The trial court granted Western’s motion for summary judgment, concluding that Shipp could not establish duty, breach, or causation to support his negligence cause of action, and that because the negligence claim failed, so too did his wife’s loss of consortium claim. In short, plaintiff was Shipp out of luck.

Plaintiff, however, appealed.

The Appeal

On appeal, the 3rd District Court of Appeal explained that every person owes every other person a general duty of care “to exercises, in his or her activities, reasonable care for the safety of others” under Civil Code section 1714. Thus, explained the Court of Appeal, as it pertains to highway contractors “[a] highway contractor doing work on a public highway or street owes to the traveling public the duty of protecting it from injury that may result from [the contractor’s] negligence” and it can extend beyond the area where work is being physically performed:

A highway contractor doing work on a public highway or street owes to the traveling public the duty of protecting it from injury that may result from [the contractor’s] negligence. [The contractor] is under a duty, for instance, to warn travelers of existing hazards during the construction period by the placing of lights, guards, warning signs, and barriers….” … [T]his duty applies even when the contractor has performed [the] work properly and the hazard is created by conditions immediately adjacent to the roadway upon which the contractor worked. The contractor’s responsibility [is] not limited to dangerous conditions within the scope of [the contractor’s] own work while [the contractor] [is] in control of the job site. [The contractor] [is] under a duty to protect the public against dangerous conditions existing where the public in rightful use of the roadway might encounter such conditions.
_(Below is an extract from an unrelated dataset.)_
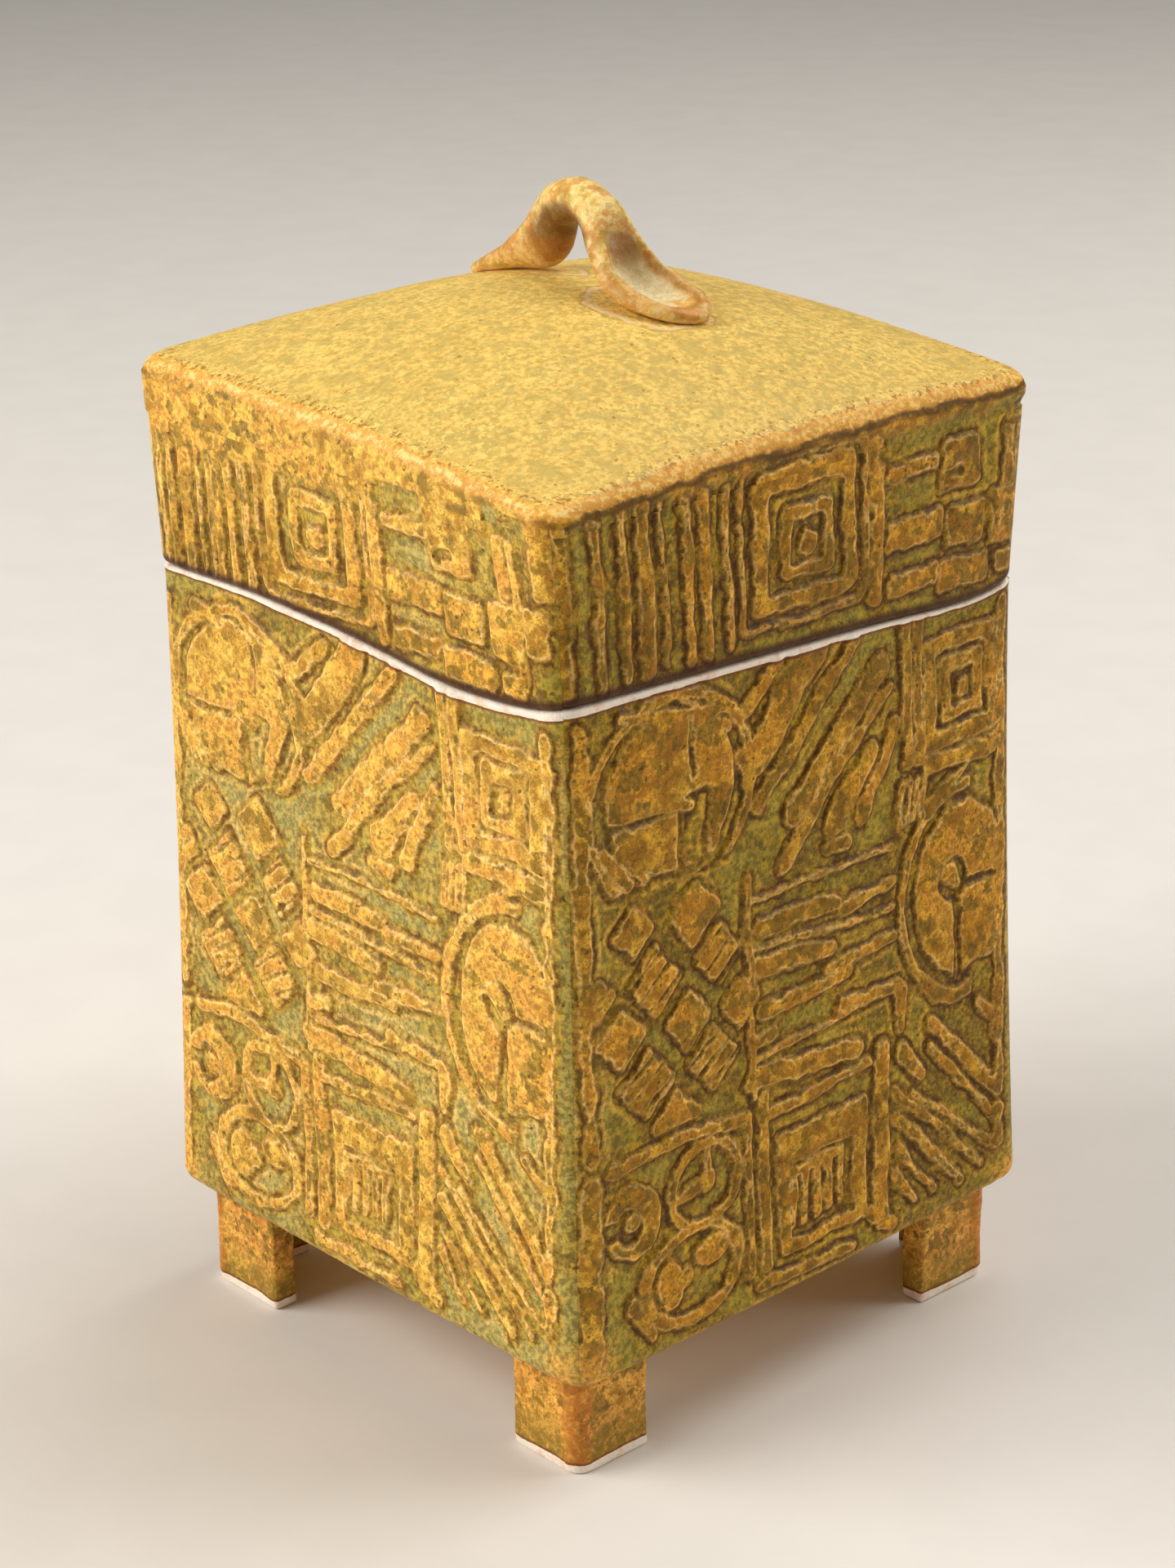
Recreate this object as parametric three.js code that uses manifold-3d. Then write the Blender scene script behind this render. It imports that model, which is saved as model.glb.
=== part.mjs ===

Thus, explained the Court of Appeal, whether the accident occurred within the “construction zone” is not the relevant question. Rather, the question was whether Western should have positioned its flagger stopping northbound traffic before Ryan Ranch Road, or had an additional flagger positions at Ryan Ranch Road, so that traffic stopped by the northbound flagger would not block cars attempting to turn left onto Ryan Ranch Road.

However, explained the Court of Appeal, there are several policy considerations courts consider when determining whether an exception should be made to the general duty of care:

  1. The foreseeability of harm to the plaintiff;
  2. The degree of certainty that the plaintiff suffered injury;
  3. The closeness of connection between the defendant’s conduct and the injury suffered;
  4. The moral blame attached to the defendant’s conduct;
  5. The policy of preventing future harm;
  6. The event of the burden to the defendant and consequences to the community of imposing a duty to exercise care with resulting liability for breach; and
  7. The availability, cost, and prevalence of insurance for the risk involved.

Considering each of these factors in turn, the Court of Appeal held that no exception to the general duty of care should be made for Western, relying primarily on Western’s knowledge and experience as a highway contractor, and that based on that knowledge and experience, Western knew or should have known that by placing the northbound flagger where it did that it could potentially cause a backup if car proceeding southbound was attempting to turn left onto Ryan Ranch Road.


So there you have it. Our first case in the new year. It may not be in your contract, no one may have told you so, and you may not have even been aware of it, but everyone (including contractors) owe a general duty of care to conduct its activities in a safe manner. Be safe out there in 2021!